Five Essential Tools for Creating eBooks


Listen up, authors and publishers. eReaders aren’t going away. If your books aren’t in eBook format, you’re missing out on a huge opportunity. And as your readers have less and less disposable income, being able to pass on the savings of not printing, distributing and shipping your novel is HUGE. But, eBooks come fraught with their own perils, pitfalls and advantages – ones that self-published authors and small presses on small budgets need to deal with. Creating an eBook isn’t as simple as shipping off your manuscript and having it magically appear on iPads and Kindles everywhere. If your book isn’t designed, formatted and produced well – stores won’t even carry it. If your cover isn’t appealing, people won’t open it. And if the inside is messy and hard to read, people will trash it.

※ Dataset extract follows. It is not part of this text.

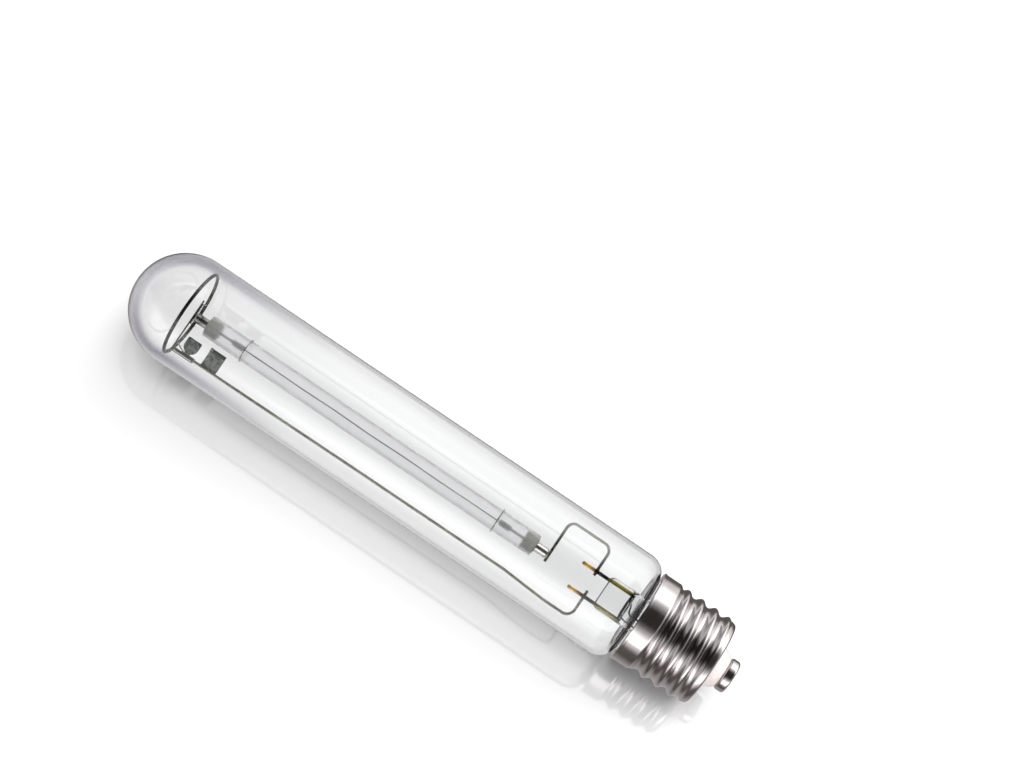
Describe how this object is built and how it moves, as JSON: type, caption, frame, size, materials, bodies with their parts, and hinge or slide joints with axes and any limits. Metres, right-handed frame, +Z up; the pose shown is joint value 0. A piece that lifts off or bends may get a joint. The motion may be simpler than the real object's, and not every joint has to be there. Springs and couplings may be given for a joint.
{
  "type": "grow lamp",
  "caption": "Clear tubular high-pressure sodium grow lamp with a ceramic arc tube on a wire frame, a spring ring in its round dome and an E40 screw cap.",
  "frame": {"origin": "centre of the cap's centre contact, on its end face", "axes": "+X along the lamp from the dome to the cap, +Z up with the lamp lying on its side, +Y to the left when looking along +X"},
  "size_m": [0.285, 0.046, 0.046],
  "materials": {
    "hard_glass": "clear polished borosilicate glass",
    "plated_brass": "bright nickel plate on pressed brass",
    "steatite": "pale pinkish unglazed ceramic",
    "solder": "dressed soft solder",
    "cement": "matt lamp basing cement",
    "alumina": "translucent sintered alumina",
    "plug_alumina": "darkened alumina plug",
    "frit": "glassy sealing frit",
    "niobium": "bright niobium tube",
    "tungsten": "dark tungsten wire",
    "nickel_wire": "drawn nickel-plated wire, grey-olive",
    "lead_rod": "rod heat-tinted straw to brown",
    "steel_strip": "bright folded strip",
    "getter": "dark grey-green pressed powder",
    "amalgam": "liquid-bright bead"
  },
  "bodies": {
    "root": {"outer_bulb": "hard_glass", "cap_shell": "plated_brass", "cap_insulator": "steatite", "centre_contact": "plated_brass", "contact_solder": "solder", "basing_cement": "cement", "stem": "hard_glass", "exhaust_tube": "hard_glass", "upper_lead_rod": "lead_rod", "lower_lead_rod": "lead_rod", "centre_contact_wire": "nickel_wire", "shell_wire": "nickel_wire", "frame_rod": "nickel_wire", "bridge_wire": "nickel_wire", "arc_tube": "alumina", "arc_tube_plug_dome": "plug_alumina", "arc_tube_plug_base": "plug_alumina", "frit_ring_dome": "frit", "frit_ring_base": "frit", "niobium_tube_dome": "niobium", "niobium_tube_base": "niobium", "electrode_rod_dome": "tungsten", "electrode_rod_base": "tungsten", "electrode_coil_dome": "tungsten", "electrode_coil_base": "tungsten", "amalgam_bead": "amalgam", "ignition_wire": "nickel_wire", "ignition_loop_dome": "nickel_wire", "ignition_loop_base": "nickel_wire", "dome_ring": "nickel_wire", "ring_bracket": "steel_strip", "niobium_strap": "steel_strip", "dome_support_wire": "nickel_wire", "getter_ring": "getter", "getter_ring_holder": "steel_strip", "getter_flag_holder": "steel_strip", "getter_flag_pellet": "getter", "getter_flag_stub": "nickel_wire"}
  },
  "joints": []
}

So where do you start? Luckily, there are a plethora of tools at your disposal to help you create a slick looking eBook. These are five of my favorites, and ones that I find myself turning to over and over again while I’m making eBooks for Midwestern Gothic.

Lynda.com
Lynda is a massive website with literally thousands of training videos. If you’re serious about learning how to make a professional eBook, and are willing to set aside ten or more hours learning the ins and outs, it’s well worth the $25 monthly subscription. Whether you’re using Word, InDesign or some other tool to create your eBook, or if you need help deciding which tool to use, start here. I find myself referring back to this material often – it’s amazingly deep and covers everything you can think of.

Sigil
If you’ve worked with HTML or CSS you’ll realize an eBook is a lot like a website once you start playing around with the guts of an ePub (that’s the universal eBook format). It’s made up of many files stitched together to form one cohesive user experience. There are a few tools out there that will unpack the ePub, and you could even do it by just unzipping the file itself and using an HTML editor. But I like Sigil, an ePub-focused tool that is a cinch to use and has all the deep, control intensive features you need.

Three Press
The online stores won’t take just any old ePub. It has to pass a series of quality checks that are universally accepted – think of it like emissions testing for autos. If your book doesn’t pass, it won’t even leave your garage. Instead of banging your head against the wall by getting your file rejected over and over by sellers, use Three Press’s validation tool. It’ll tell you if you pass or fail, and (more importantly) tell you why you failed.

ePub to .mobi
The kindle has created its own format (.mobi) for displaying eBooks on the Kindle, which makes the whole “ePub is the unversal format” argument a little problematic. Thankfully, this site will let you upload your ePub and convert it to a .mobi file, or vice versa.

EPUB Reader Firefox Extension
This is by far the simplest way I’ve found to test how my ePub looks and behaves. For more fine-tuning, you’ll definitely want to download the Kindle and iPad emulators out there to see how your ePub will look. But while you’re in the midst of working on it and you just want to see how a tiny change you just made looks, it’s as simple as dragging the file into your Firefox browser and seeing how it all shakes out.